Leur dépôt dans la source sacrée – un lieu déjà saturé d’or et de gestes rituels – indique clairement qu’ils ont été « remis » aux eaux comme acte final d’un rituel de très haut niveau. Après avoir longtemps circulé comme symboles de statut social ou instruments diplomatiques, ces objets de prestige étaient rendus au monde invisible, confiés à l’eau qui garantissait le passage du territoire des hommes à celui des forces spirituelles.

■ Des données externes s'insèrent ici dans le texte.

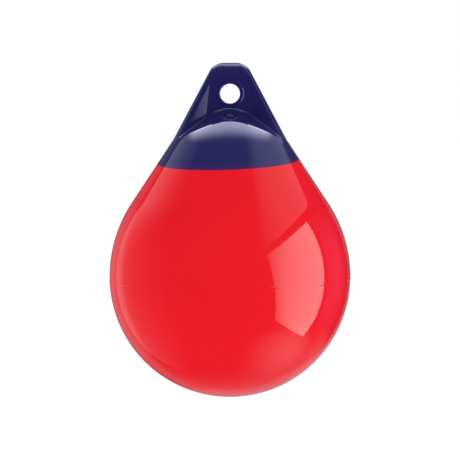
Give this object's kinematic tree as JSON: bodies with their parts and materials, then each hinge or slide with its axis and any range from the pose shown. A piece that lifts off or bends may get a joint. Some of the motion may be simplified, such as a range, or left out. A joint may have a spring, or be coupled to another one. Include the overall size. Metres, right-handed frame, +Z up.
{
  "type": "ball fender",
  "caption": "Inflatable red vinyl ball fender with a moulded navy ropehold, a rope eye and a valve under a screw plug.",
  "frame": {"origin": "centre of the rope eye, halfway through the web", "axes": "+Z up along the fender's axis, from the ball to the ropehold; -Y out of the pocket that holds the valve; Y along the eye"},
  "size_m": [0.281, 0.281, 0.3879],
  "materials": {
    "ball_vinyl": "gloss",
    "ropehold_vinyl": "gloss",
    "valve_plastic": "satin",
    "seal_rubber": "matt"
  },
  "bodies": {
    "root": {"fender_body": "ball_vinyl", "ropehold": "ropehold_vinyl", "valve_sleeve": "valve_plastic", "valve_seal": "seal_rubber", "valve_screw": "valve_plastic"}
  },
  "joints": []
}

Ici, dans la Boeslunde de la fin de l’âge du bronze, l’eau n’était pas un simple élément naturel : elle était un seuil, un interlocuteur.
La position géographique de la région joue un rôle important dans ce contexte : la proximité de la mer, des voies navigables intérieures et des passages qui reliaient Sjælland à Fionie et aux côtes méridionales de la Suède favorisait les échanges à longue distance. Boeslunde n’était donc pas un lieu isolé, mais un nœud d’interconnexion – culturel, économique, religieux.

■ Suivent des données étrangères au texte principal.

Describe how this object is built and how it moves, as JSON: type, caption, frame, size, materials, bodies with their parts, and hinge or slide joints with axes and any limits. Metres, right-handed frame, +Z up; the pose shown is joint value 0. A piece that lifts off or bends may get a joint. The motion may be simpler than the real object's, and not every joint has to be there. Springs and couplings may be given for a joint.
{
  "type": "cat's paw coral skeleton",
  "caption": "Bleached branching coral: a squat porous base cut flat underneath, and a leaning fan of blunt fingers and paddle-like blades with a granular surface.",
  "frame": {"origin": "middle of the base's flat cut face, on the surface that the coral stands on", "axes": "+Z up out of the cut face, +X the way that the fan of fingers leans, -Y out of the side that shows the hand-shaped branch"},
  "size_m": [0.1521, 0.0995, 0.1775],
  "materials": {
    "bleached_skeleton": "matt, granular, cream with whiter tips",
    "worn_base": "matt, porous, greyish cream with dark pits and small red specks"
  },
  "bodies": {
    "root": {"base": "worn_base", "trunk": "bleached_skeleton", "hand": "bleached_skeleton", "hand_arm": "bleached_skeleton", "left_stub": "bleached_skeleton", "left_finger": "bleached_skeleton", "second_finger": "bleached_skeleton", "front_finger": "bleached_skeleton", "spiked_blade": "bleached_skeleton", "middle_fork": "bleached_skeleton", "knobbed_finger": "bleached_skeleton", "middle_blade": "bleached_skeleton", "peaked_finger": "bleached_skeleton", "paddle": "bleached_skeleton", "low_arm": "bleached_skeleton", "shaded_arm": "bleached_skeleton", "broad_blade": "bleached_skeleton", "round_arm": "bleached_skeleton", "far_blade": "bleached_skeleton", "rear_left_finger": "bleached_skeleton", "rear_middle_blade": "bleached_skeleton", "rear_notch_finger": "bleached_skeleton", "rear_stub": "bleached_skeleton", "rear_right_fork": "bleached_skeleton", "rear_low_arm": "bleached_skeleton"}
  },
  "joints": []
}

Les deux pointes de lance, désormais exposées au Museum Vestsjælland, s’inscrivent dans cette histoire plus large : elles racontent l’arrivée précoce du fer dans le Nord, l’étendue des réseaux de trafic de métaux précieux, la complexité des élites de la fin de l’âge du bronze scandinave et surtout la profonde spiritualité qui imprégnait la relation avec les eaux. Elles sont les témoins silencieux d’un monde qui savait conjuguer innovation et rituel, pouvoir et dévotion, territoire et vision mythique, laissant aux générations futures une trace capable de réécrire les origines de la métallurgie nordique.